The 3-minute take on TSLA
Markets: A concise, balanced analysis of their recent earnings report
A lot of ink gets spilled writing about Tesla, from both the lovers and the haters of the company, their CEO, their business performance and their future prospects.
Today, let’s ignore the one-sided opinions on either side and conduct a more rational analysis of their Q1 earnings report and what we learned.
And btw, let’s do this in about 3 minutes because we are all busy people.
Beachman score: Dropped to 12 points (Lost 2 points. Max 31 points possible)
Positives: Only tangible positives were that institutional ownership and cash on the balance sheet were higher yoy. The company has net $22B cash that it can deploy as and where needed. Recent 10% labor force layoff is estimated to save about $1B annually.
Concerns: Revenue fell -9% yoy to $21B. Missed Q1 estimates by -4%. Forward growth is est. to be negative for at last 1-2 more quarters and +7% (optimistically) for the full year 2024. Margins are shrinking to some of the lowest in 3 years. Cashflow margins are shrinking. Debt on the balance sheet has doubled yoy. Product prices are still being cut to stimulate demand...which is flagging in the face of high interest rates and strong competition from Chinese EVs as well as hybrid vehicles.
Possible future tailwinds: Low-cost EV (sub $25k price) could start selling in late 2025. Company promised mid-2025, but we have to add the standard 6-month delay factor based on TSLA's track record. They plan to use existing production lines for the low-cost EV, so expect some cannibalization in production and sales of existing models.
Full self driving has an estimated 10% adoption rate among current TSLA owners and could 5x over the next 2 years bringing in an est. $5-10B incremental revenue. They could see new license revenue from other EV mfgrs about 2+ years from now. Btw, TSLA is downplaying the necessary regulatory approvals without considering that every city, state and country has their regulatory approval process and local considerations. Just ask Uber.

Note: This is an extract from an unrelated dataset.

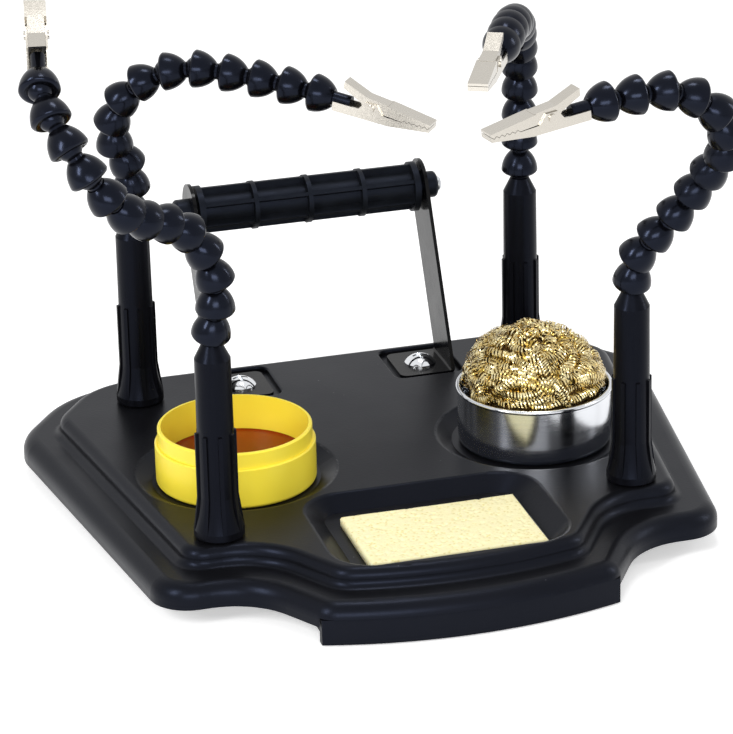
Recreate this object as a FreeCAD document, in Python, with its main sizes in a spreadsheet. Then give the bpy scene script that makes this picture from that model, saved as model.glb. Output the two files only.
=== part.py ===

Energy revenues est. to grow 75% yoy - most of these are large, energy storage projects that are already contracted.
TSLA could start share repurchases once they get back to positive free cash flow in late 2024.
Hope-could-be-a-strategy tailwinds: Robotaxi, Dojo AI (incl. about 90k NVDA GPUs) and Optimus robotics. These are not happening in 2024-2025 and could still be in the R&D lab by 2026. Fascinating ideas that could turn out to be major winners for the company, however we need to see concrete, working prototypes and not slideware. We need to understand product-market fit and supply-demand-pricing dynamics. TSLA's current stock price includes a hopium premium for these emerging product ideas that may not see revenues until 2027+
Valuation: Morningstar raised its FMV by $5 to $200. I believe that the stock is about 30% overpriced given forward revenue estimates through 2025.
Bottomline: I commend the company on identifying what they want to work on and pivoting their focus on these new strategies, while shutting down previous projects that are not aligned with the new direction. We have seen grand visions and promises from TSLA before and to their credit, they work hard, night and day, to make these a reality.
That said, TSLA needs to continue selling current EV models to make any of these dreams a reality. Therein, lies the challenge for both TSLA and their investors.
After making money on the stock in 2023 and 2024, the price needs to come in a bit more before I would be interested in buying it.